** START OF DATA SECTION **

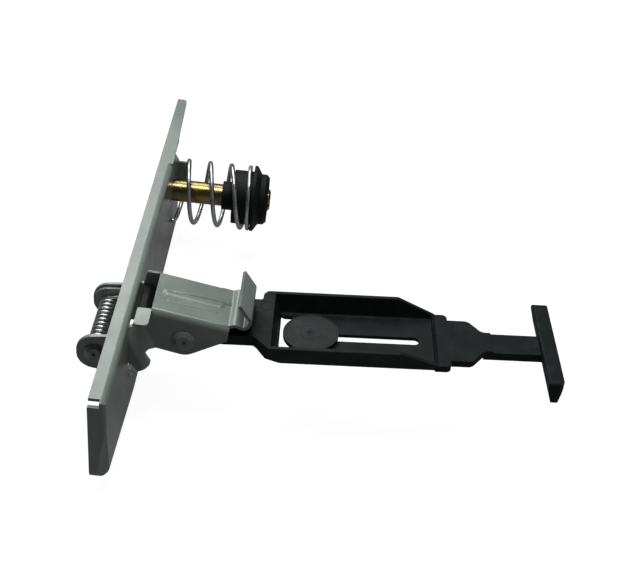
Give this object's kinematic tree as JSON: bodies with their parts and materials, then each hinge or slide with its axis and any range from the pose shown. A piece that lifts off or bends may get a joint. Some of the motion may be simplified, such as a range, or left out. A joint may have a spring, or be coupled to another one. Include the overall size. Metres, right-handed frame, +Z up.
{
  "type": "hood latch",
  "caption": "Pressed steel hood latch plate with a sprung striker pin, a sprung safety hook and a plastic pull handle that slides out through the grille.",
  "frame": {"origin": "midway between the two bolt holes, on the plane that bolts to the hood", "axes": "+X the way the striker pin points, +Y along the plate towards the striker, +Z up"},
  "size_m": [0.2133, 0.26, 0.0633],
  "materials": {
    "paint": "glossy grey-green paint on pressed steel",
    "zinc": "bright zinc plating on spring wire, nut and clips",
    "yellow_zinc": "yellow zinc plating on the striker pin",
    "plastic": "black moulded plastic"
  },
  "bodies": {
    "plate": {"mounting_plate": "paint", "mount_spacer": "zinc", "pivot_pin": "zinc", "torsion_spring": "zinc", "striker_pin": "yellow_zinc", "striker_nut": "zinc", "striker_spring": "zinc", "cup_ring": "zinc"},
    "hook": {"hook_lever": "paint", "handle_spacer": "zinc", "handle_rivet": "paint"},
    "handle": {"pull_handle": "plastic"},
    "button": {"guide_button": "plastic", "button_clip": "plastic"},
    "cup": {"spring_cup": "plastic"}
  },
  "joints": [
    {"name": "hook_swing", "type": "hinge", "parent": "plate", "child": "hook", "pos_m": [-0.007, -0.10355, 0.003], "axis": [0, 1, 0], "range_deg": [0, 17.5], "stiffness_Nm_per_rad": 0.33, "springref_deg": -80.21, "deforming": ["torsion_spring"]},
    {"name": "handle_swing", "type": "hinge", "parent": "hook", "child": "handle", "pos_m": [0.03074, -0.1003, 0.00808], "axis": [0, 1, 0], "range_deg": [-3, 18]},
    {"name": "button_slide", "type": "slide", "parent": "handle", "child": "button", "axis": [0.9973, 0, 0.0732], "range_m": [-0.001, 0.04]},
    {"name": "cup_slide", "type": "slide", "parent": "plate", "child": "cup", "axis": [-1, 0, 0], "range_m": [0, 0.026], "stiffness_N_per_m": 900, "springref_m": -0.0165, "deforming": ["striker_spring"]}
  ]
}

** END OF DATA SECTION **

- STATED EXERCISE: Reproduce each line verbatim.

- FINISHED EXERCISE:
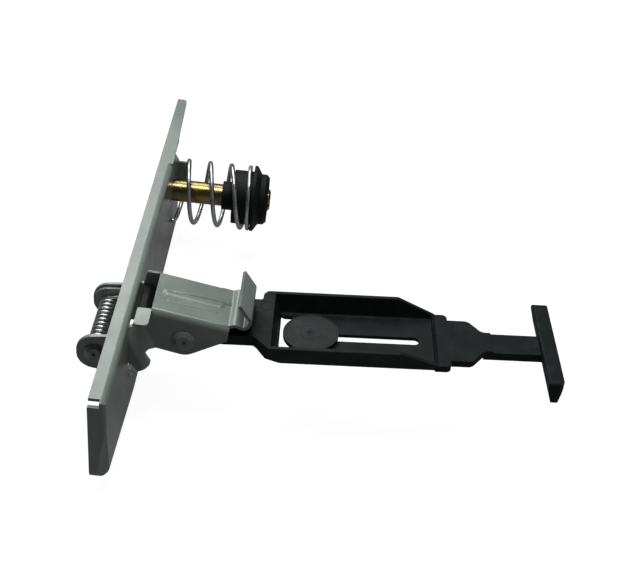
Give this object's kinematic tree as JSON: bodies with their parts and materials, then each hinge or slide with its axis and any range from the pose shown. A piece that lifts off or bends may get a joint. Some of the motion may be simplified, such as a range, or left out. A joint may have a spring, or be coupled to another one. Include the overall size. Metres, right-handed frame, +Z up.
{
  "type": "hood latch",
  "caption": "Pressed steel hood latch plate with a sprung striker pin, a sprung safety hook and a plastic pull handle that slides out through the grille.",
  "frame": {"origin": "midway between the two bolt holes, on the plane that bolts to the hood", "axes": "+X the way the striker pin points, +Y along the plate towards the striker, +Z up"},
  "size_m": [0.2133, 0.26, 0.0633],
  "materials": {
    "paint": "glossy grey-green paint on pressed steel",
    "zinc": "bright zinc plating on spring wire, nut and clips",
    "yellow_zinc": "yellow zinc plating on the striker pin",
    "plastic": "black moulded plastic"
  },
  "bodies": {
    "plate": {"mounting_plate": "paint", "mount_spacer": "zinc", "pivot_pin": "zinc", "torsion_spring": "zinc", "striker_pin": "yellow_zinc", "striker_nut": "zinc", "striker_spring": "zinc", "cup_ring": "zinc"},
    "hook": {"hook_lever": "paint", "handle_spacer": "zinc", "handle_rivet": "paint"},
    "handle": {"pull_handle": "plastic"},
    "button": {"guide_button": "plastic", "button_clip": "plastic"},
    "cup": {"spring_cup": "plastic"}
  },
  "joints": [
    {"name": "hook_swing", "type": "hinge", "parent": "plate", "child": "hook", "pos_m": [-0.007, -0.10355, 0.003], "axis": [0, 1, 0], "range_deg": [0, 17.5], "stiffness_Nm_per_rad": 0.33, "springref_deg": -80.21, "deforming": ["torsion_spring"]},
    {"name": "handle_swing", "type": "hinge", "parent": "hook", "child": "handle", "pos_m": [0.03074, -0.1003, 0.00808], "axis": [0, 1, 0], "range_deg": [-3, 18]},
    {"name": "button_slide", "type": "slide", "parent": "handle", "child": "button", "axis": [0.9973, 0, 0.0732], "range_m": [-0.001, 0.04]},
    {"name": "cup_slide", "type": "slide", "parent": "plate", "child": "cup", "axis": [-1, 0, 0], "range_m": [0, 0.026], "stiffness_N_per_m": 900, "springref_m": -0.0165, "deforming": ["striker_spring"]}
  ]
}